Mesa Products is in the cathodic protection industry, which is a form of corrosion control. The company’s core market is underground steel owners—pipeline transmission systems, gas distribution systems, propane and service station tanks, etc. One of the unique things about this industry is that cathodic protection products and services are mandated by safety regulations of underground steel structures containing hydrocarbons.

This market situation has made Mesa’s operational focus a bit different than many competitive industries: “For the most part, our customers don’t have a choice of whether to buy the products that we sell; the choice is who they buy from,” May says. “In that kind of business, there are only three things you can compete on—price, quality, and service. Quality and service is what we have picked out as our place; we’ve got to keep getting better, and we’ve got to be the quality leader in order to be successful.”

Blind Faith

Despite the company’s successes with the program, May is the first to admit that in initially approaching Baldrige, Mesa had no idea as to the type of rigorous commitment it was getting into. “We’re probably not a poster child for Baldrige,” he admits. “Pure and simple, it was an experiment. It was an experiment first, and then it became a challenge.

“If I’d have known how hard Baldrige was going in, it might have scared me off. If I had known how long it was going to take, I might have thought twice about it. The nice thing for us is that we didn’t know.”

It was only after the first application evaluation that May realized the decision to apply would require a tenacity of commitment that could only come from a strong leadership team, as well as the full support of company personnel.

Part of this requirement of a committed team comes from the fact that the application for this award is such a comprehensive process. The Malcolm Baldrige National Quality Award was created in the late 1980’s with the intent to improve US competitiveness through quality improvement processes. This led to the creation of a public-private partnership between the Department of Commerce, and the Foundation for the Malcolm Baldrige National Quality Award. The award is managed by NIST (National Institute of Standards and Technology). ASQ (American Society for Quality) assists in administrating the award under contract to NIST.

A board of examiners evaluates applications and prepares feedback reports (for more detail on the award criteria, see page 14). The process also includes onsite visits by groups of examiners. According to May, the average company, starting from scratch, will take eight to ten years to reach the level of a Baldrige recipient. Because of this, says May, “the leadership at the top need to plan on being there for ten years. Otherwise the next person coming in—it might not be as important to them. And then it just falls apart.”

Dealing With Feedback

Luckily continuity in leadership (May started Mesa in 1979, and will oversee the company until retirement) is not the only thing Mesa had going for it when embarking upon the award application process. With many quality management initiatives already under its belt—including an ISO certification—the process wound up taking Mesa four years instead of the average eight to ten. But those four years were so intensive that the company considered giving up at one point.

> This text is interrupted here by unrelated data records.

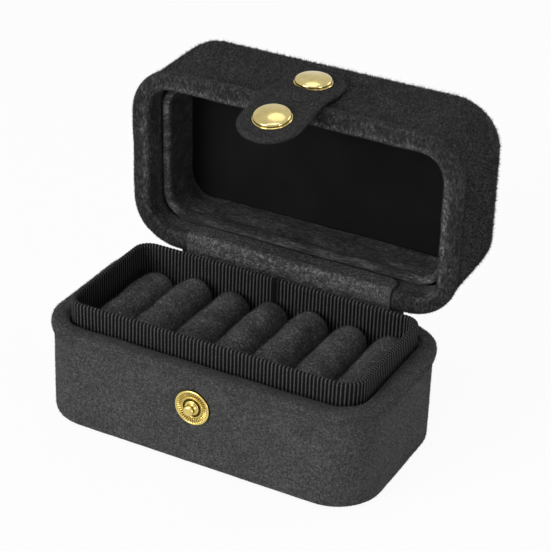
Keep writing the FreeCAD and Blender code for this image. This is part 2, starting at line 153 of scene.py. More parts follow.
def stood_up(points: Array, face: float, height: float) -> Array:
    """A part turned about Z laid over to face the front, on a wall at y, its axis at a height."""
    return turned_about_x(points, (0.0, 0.0), 90) + np.array([0, face, height])


def outward(centre: Array, normal: Array) -> Array:
    """How far a face of the case points away from the case's middle line, -1 to 1."""
    nearest = np.clip(centre[:, 0], -CASE.spine, CASE.spine)
    away = unit(np.stack([centre[:, 0] - nearest, centre[:, 1]], 1))
    return (away * normal[:, :2]).sum(1)


RIPPLE_SINES = 7


def ripple(points: Array, wavelength: float, seed: int) -> Array:
    """A smooth random height: a sum of sines of the position, each with its own direction and phase.

    Args:
        points: (..., 3) positions in millimetres.
        wavelength: rough distance between crests.
        seed: picks the directions and phases.

    Returns:
        Heights of about -1 to 1, without the last axis.
    """
    rng = np.random.default_rng(seed)
    ways = rng.normal(size=(RIPPLE_SINES, 3))
    lengths = np.linalg.norm(ways, axis=1, keepdims=True)
    ways *= (2 * np.pi / wavelength) * rng.uniform(0.6, 1.5, (RIPPLE_SINES, 1)) / lengths
    phases = rng.uniform(0, 2 * np.pi, RIPPLE_SINES)
    return np.sin(points @ ways.T + phases).sum(-1) / RIPPLE_SINES ** 0.5 / 1.2


# ---- surfaces
@dataclass(frozen=True)
class Rail:
    """A walk round an outline: centres, unit normals, radii and the distance walked."""

    centres: Array
    normals: Array
    radii: Array
    walked: Array
    length: float


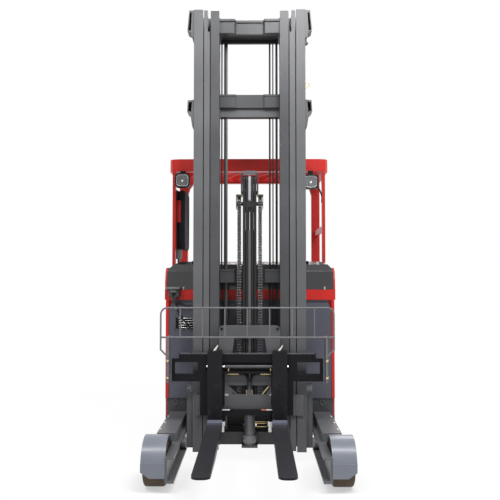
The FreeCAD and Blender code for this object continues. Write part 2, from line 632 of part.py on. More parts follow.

May describes the feedback report he received the first year of the company’s participation: “The first feedback report we got just made me mad. I said ‘these guys (Baldrige examiners) just don’t get it. I have everything in the report they could possibly want, and they just don’t get it. Then I had a chance encounter with an examiner that was unrelated to my application, but he took it upon himself to help me understand and interpret what they saying in this feedback report. I decided we were going to do it again, and do it better—so we made some changes, and by the second year we were hooked.”

It’s All In The Details

One of the reasons May himself became “hooked” on Baldrige was the fact that it offered a combination approach to excellence, utilizing Lean as a tenet, along with a host of other elements. “We stand on Lean as the methodology that we’re going to use to drive further improvements in productivity and eliminating waste. Part of productivity is becoming more efficient using Lean. Part of it is making sure that your people are satisfied. It’s a combination; you can’t just pick out one thing and say ‘if you do this, this is going to lead to results,’” he says. “That’s the thing that was appealing about Baldrige—it doesn’t just focus on one thing. It forces you to look at the whole picture. Lean doesn’t do that.

“I’m a firm believer in Lean and its impact, but Lean doesn’t force you to look at customer satisfaction. It doesn’t force you to look at employee satisfaction, or information management. Baldrige does, and it’s a comprehensive, balanced approach to running an organization. If I knew of another approach that did what Baldrige does, and it was easier, I’d jump all over it. But I don’t know of one.”

Internal Evaluation

If May were to dispense advice to other businesses interested in pursuing the Baldrige award application, he’d emphasize an intangible element that he came to know very well throughout Mesa’s journey to success: company culture. “Evaluate the reasons why you shouldn’t do it,” he suggests. “If you don’t have continuity in leadership, that might be a good reason not to even think about it.”

For Mesa, the continuity has had a way of trickling down to employees at every level: “It’s hard to measure culture,” May says. “But I know that whatever culture we have here took a long time to get like this. We started consciously trying to influence it about ten years ago—we became, and this is a key Baldrige word, ‘systematic,’ meaning you create a plan, start working through it, and see what the results are: plan, do, check, act.”

In addition to this, May suggests companies get their feet wet at a local level first: “Learn a little more about it than we did,” he says. “I’d advise organizations to be very involved at the state level before they tackle the Baldrige process. If you start at the state level, it’s a lot cheaper, it’s a lot less intense, and it really is the most systematic way to improve your organization to a level at which you can submit a Baldrige application and be competitive. Get senior leaders involved directly as examiners—just from an educational standpoint. We actually use it as a management training program now for our leaders, managers and supervisors.”